Monday 28 January 2013

South Eastern Railway, Ramsgate - Margate line and The Kent Coast Railway, Ramsgate Harbour line.

Opened: 1846 (SER), 1863 (KCR)

Closed: 1926



Out of the four companies formed in the grouping of 1923, The Southern Railway was by far the most enthusiastic about modernising and extending their network. As well as rebuilding stations and extensive electrification works, several new lines were constructed. Whilst some were on virgin territory for the railways, one in particular was built to address an infrastructure problem common throughout the UK: That which occurred when rival railway companies occupied an area and constructed competing lines that were designed to operate in splendid isolation from each other, in defiance of the existence of the other party.

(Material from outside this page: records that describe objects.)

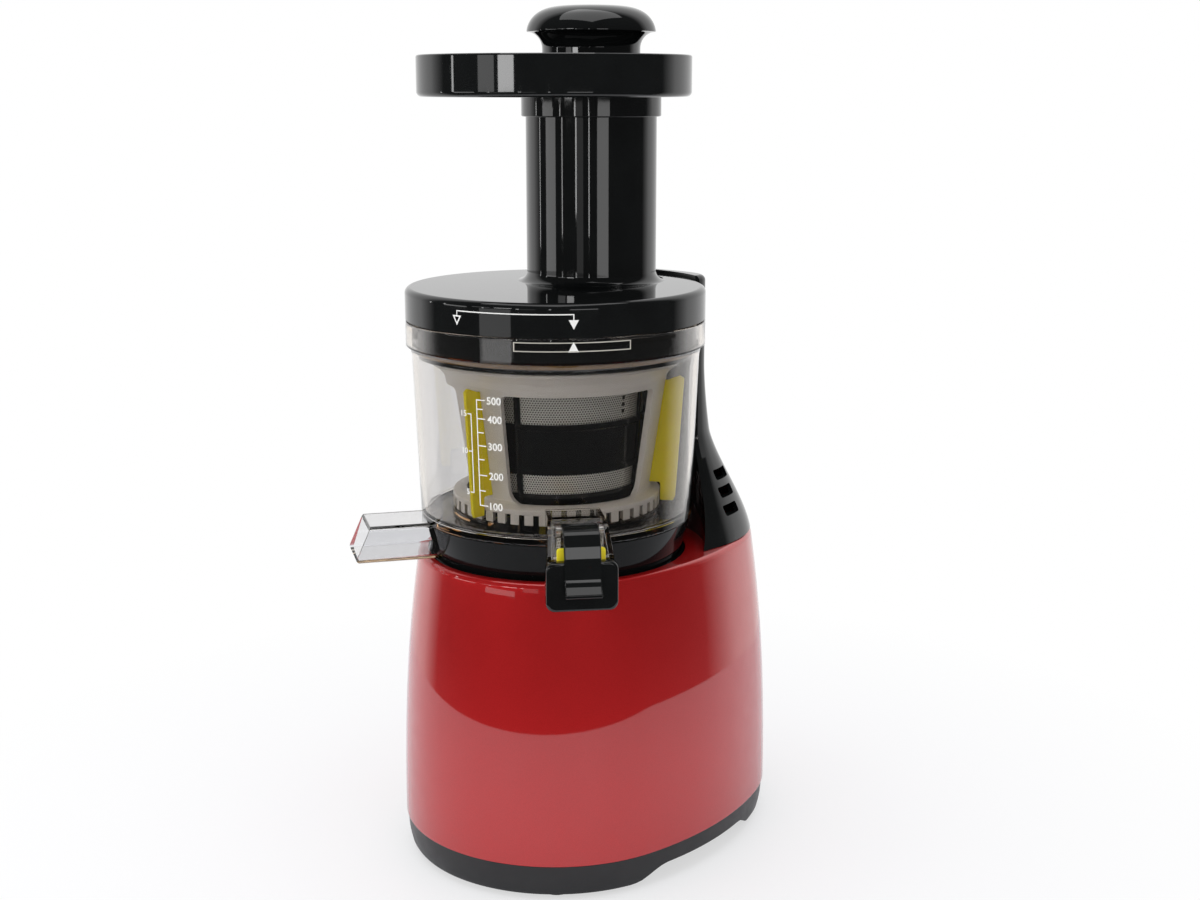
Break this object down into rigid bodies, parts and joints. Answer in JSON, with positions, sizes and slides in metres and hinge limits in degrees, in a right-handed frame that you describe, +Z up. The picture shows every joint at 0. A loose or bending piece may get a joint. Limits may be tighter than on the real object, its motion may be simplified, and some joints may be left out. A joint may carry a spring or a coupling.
{
  "type": "cold press juicer",
  "caption": "Upright slow juicer: screw press in a clear bowl with juice and pulp spouts, tall feed chute with tray and pusher, on a red motor base with a black rear column.",
  "frame": {"origin": "centre of the footprint at the underside of the feet, on the surface the juicer stands on", "axes": "+Z up; -Y is the front, where the two spouts point, and +Y the back with the column, switch and mains cord entry; +X is to the right seen from the front"},
  "size_m": [0.17, 0.2359, 0.4304],
  "materials": {
    "red_shell": "metallic red lacquer, glossy",
    "black_plastic": "gloss black",
    "matte_black": "satin black",
    "rubber": "matt",
    "steel": "satin",
    "steel_mesh": "fine perforated steel",
    "cast_metal": "satin grey castings",
    "copper": "lacquered copper windings",
    "circuit": "green board",
    "silicone": "yellow silicone",
    "cream_plastic": "cream",
    "clear_plastic": "clear plastic with a slight smoky tint"
  },
  "bodies": {
    "base": {"base_housing": "red_shell", "base_tray": "black_plastic", "rubber_feet": "rubber", "base_screws": "steel", "bowl_dock": "black_plastic", "shaft_seal": "silicone", "rear_column": "black_plastic", "column_screws": "steel", "lid_sensor": "circuit", "motor_core": "cast_metal", "motor_windings": "copper", "motor_brackets": "cast_metal", "motor_bearings": "steel", "motor_bolts": "steel", "gearbox_case": "cast_metal", "gearbox_cover": "cast_metal", "gearbox_screws": "steel", "gear_axle": "steel", "output_bearings": "steel", "control_board": "circuit", "run_capacitor": "black_plastic", "cord_gland": "rubber", "switch_bezel": "black_plastic"},
    "rotor": {"motor_rotor": "steel", "cooling_fan": "cream_plastic", "motor_pinion": "steel"},
    "counter_gear": {"intermediate_gear": "cream_plastic"},
    "drive": {"output_gear": "cream_plastic", "drive_shaft": "steel"},
    "rocker": {"power_rocker": "black_plastic"},
    "bowl": {"juice_bowl": "clear_plastic", "bowl_base": "black_plastic", "bowl_seal": "silicone", "pulp_stopper": "silicone", "idler_pin": "steel", "strainer_frame": "black_plastic", "strainer_mesh": "steel_mesh", "cap_pin": "steel"},
    "auger": {"auger_screw": "matte_black", "auger_hub": "matte_black", "auger_seal": "silicone"},
    "brush": {"brush_frame": "cream_plastic", "wiper_blades": "silicone"},
    "idler": {"idler_gear": "cream_plastic"},
    "cap": {"juice_cap": "black_plastic", "cap_seal": "silicone"},
    "lid": {"lid": "black_plastic", "lid_bushing": "cream_plastic", "lid_gasket": "silicone", "lid_magnet": "steel"},
    "hopper": {"hopper_tray": "black_plastic"},
    "pusher": {"pusher": "black_plastic"}
  },
  "joints": [
    {"name": "drive_spin", "type": "hinge", "parent": "base", "child": "drive", "pos_m": [0, -0.02625, 0.11], "axis": [0, 0, 1], "continuous": true},
    {"name": "counter_spin", "type": "hinge", "parent": "base", "child": "counter_gear", "pos_m": [0, 0.02175, 0.11], "axis": [0, 0, 1], "continuous": true},
    {"name": "rotor_spin", "type": "hinge", "parent": "base", "child": "rotor", "pos_m": [0, -0.01125, 0.05], "axis": [0, 0, 1], "continuous": true},
    {"name": "power_switch", "type": "hinge", "parent": "base", "child": "rocker", "pos_m": [0, 0.10004, 0.112], "axis": [1, 0, 0], "range_deg": [-12, 12]},
    {"name": "bowl_lift", "type": "slide", "parent": "base", "child": "bowl", "axis": [0, 0, 1], "range_m": [0, 0.06]},
    {"name": "auger_spin", "type": "hinge", "parent": "bowl", "child": "auger", "pos_m": [0, -0.02625, 0.2], "axis": [0, 0, 1], "continuous": true},
    {"name": "idler_spin", "type": "hinge", "parent": "bowl", "child": "idler", "pos_m": [0.0165, 0.00233, 0.186], "axis": [0, 0, 1], "continuous": true},
    {"name": "brush_spin", "type": "hinge", "parent": "bowl", "child": "brush", "pos_m": [0, -0.02625, 0.22], "axis": [0, 0, 1], "continuous": true},
    {"name": "cap_open", "type": "hinge", "parent": "bowl", "child": "cap", "pos_m": [0.0656, -0.0896, 0.1923], "axis": [-0.6947, -0.7193, 0], "range_deg": [0, 85]},
    {"name": "lid_turn", "type": "hinge", "parent": "bowl", "child": "lid", "pos_m": [0, -0.02625, 0.285], "axis": [0, 0, 1], "range_deg": [0, 48]},
    {"name": "hopper_lift", "type": "slide", "parent": "lid", "child": "hopper", "axis": [0, 0, 1], "range_m": [0, 0.03]},
    {"name": "pusher_lift", "type": "slide", "parent": "hopper", "child": "pusher", "axis": [0, 0, 1], "range_m": [0, 0.09]}
  ],
  "couplings": [
    {"joint": "counter_spin", "follows": "drive_spin", "ratio": -3.9231},
    {"joint": "rotor_spin", "follows": "drive_spin", "ratio": 17.654},
    {"joint": "auger_spin", "follows": "drive_spin", "ratio": 1},
    {"joint": "idler_spin", "follows": "drive_spin", "ratio": -0.875},
    {"joint": "brush_spin", "follows": "drive_spin", "ratio": -0.30435}
  ]
}
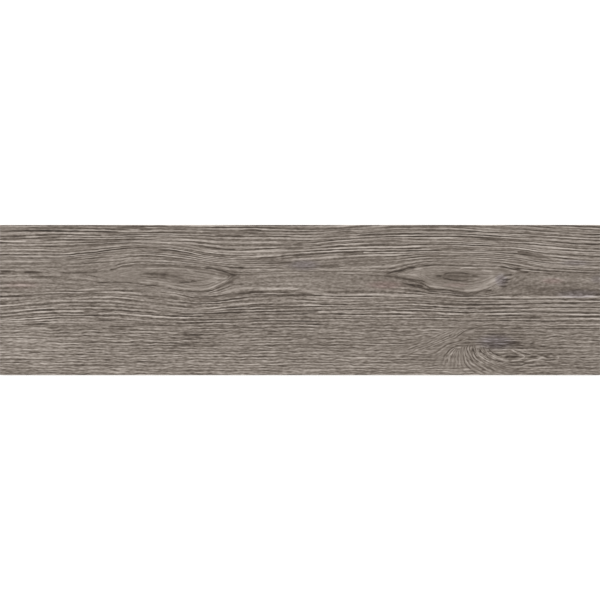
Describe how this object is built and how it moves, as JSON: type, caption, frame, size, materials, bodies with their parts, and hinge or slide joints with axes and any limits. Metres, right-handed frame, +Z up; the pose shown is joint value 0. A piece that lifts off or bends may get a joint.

This is the situation The Southern found on the Isle of Thanet after the grouping, when the company absorbed both companies that operated services in the area, The South Eastern Railway and The London, Chatham and Dover Railway. The South Eastern was the first railway to make it onto the isle in 1846, when a line was built from their main line at Ashford, running via Canterbury. Opening in the April of that year, in December a line was opened running north from Ramsgate to Margate, another emerging seaside resort. The arrangement at Ramsgate station was somewhat awkward; any trains running through to Margate had to reverse at Ramsgate, which was designed as a terminus rather than a through station.

The South Eastern had the area to themselves until October 1863, when The Kent Coast Railway extended their line from Herne Bay to another station at Ramsgate, running via Margate and Broadstairs. Although nominally an independent small company established in 1857, by 1862 The London, Chatham and Dover Railway was working the line, which at that point ran from Faversham to Herne Bay, and by 1871 had absorbed the smaller company completely.

The two lines only met briefly at Margate, where the Kent Coast line passed over the South Eastern's line. Margate  (KCR) and Margate (SER) stations were close by, and a spur was later laid allowing trains to run from Margate West to the South Eastern's route to Ramsgate. At Ramsgate, the situation was quite different; The South Eastern station was some distance inland and uphill, whilst the Kent Coast station was right on the coast, having passed through a mile long tunnel.

The Kent Coast Railway station at Ramsgate c. 1870


The London, Chatham and Dover Railway and The South Eastern Railway were for many years to one another; but relations mellowed to the extent that in 1899 a working union was formed between the two, and as The South Eastern and Chatham Railway they operated as a single system. The LCDR station at Margate was renamed Margate West, that of the SER became Margate Sands, their Ramsgate station became Ramsgate Town, and that of the LCDR was named Ramsgate Harbour, but the two lines carried on as separate systems.

Before the formation of the Southern Railway, plans had been considered to consolidate the two routes, but no action was taken until after the grouping. in July 1926, a line one and a half miles was opened, running from immediately north of the Kent Coast tunnel portal to a point half a mile or so northwest of the South Eastern terminus, where a new through station was established. They day this opened, both routes into the old Ramsgate stations were closed permanently, along with the ex-South Eastern line to Margate, although a mile or so was left at the Margate end, as part of the 1926 works involved building a new freight yard immediately south of the ex-LCDR line.

Most of the short section of line to Ramsgate Town was quickly taken up for an approach road to the new station, lined with housing, although a short stub of the line survives today to the west of Wilfred Road, to the south of the present station. Much of the southern end of the SER Margate line has also been lost under urban expansion, at least until the outskirts of Margate where some of the trackbed remains recognisable. For many years, the site of Margate Sands station was used as a car park, but was redeveloped with flats and an amusement arcade in the 1960s.

The station site at Ramsgate Harbour was levelled soon after closure, and the site became 'Merrie England', a zoo and fun fair. The tunnel, however, enjoyed a much more chequered career. The new Southern Railway station was some distance from the beach, and so the operators of Merrie England, Ramsgate Olympia, lobbied the Southern to reopen the tunnel line. The Southern chose not to do so, and so Ramsgate Olympia chose to reopen the line themselves, as a narrow gauge line. This service, which transported passengers from close to Dumpton Park station on the 1926 line to the seafront, with services commencing July 1936. Services were suspended during World War Two, as the tunnel was pressed into service as an air raid shelter, but after the war services resumed, ending in 1965.

1896 map of Margate's railways - KCR station on the left, SER in the middle and the short lived KCR terminus building and embankment to the right.


Mention should be made of another disused station at Margate, the terminus built by the Kent Coast Railway. Seeming built for local traffic between Margate And Ramsgate, it was opened a year after the Ramsgate line and left the line east of the main Margate KCR station, terminating on the seafront with the SER terminus immediately to the west. It seems to have been rather a folly, and the track was quickly removed. The main site became the grounds for Margate's Pleasure Gardens, whilst the station building became a dance hall and restaurant, The Hall By The Sea, both of which were part of what became the Dreamland complex, but the station building was replaced by the Dreamland Cinema in the 1930s.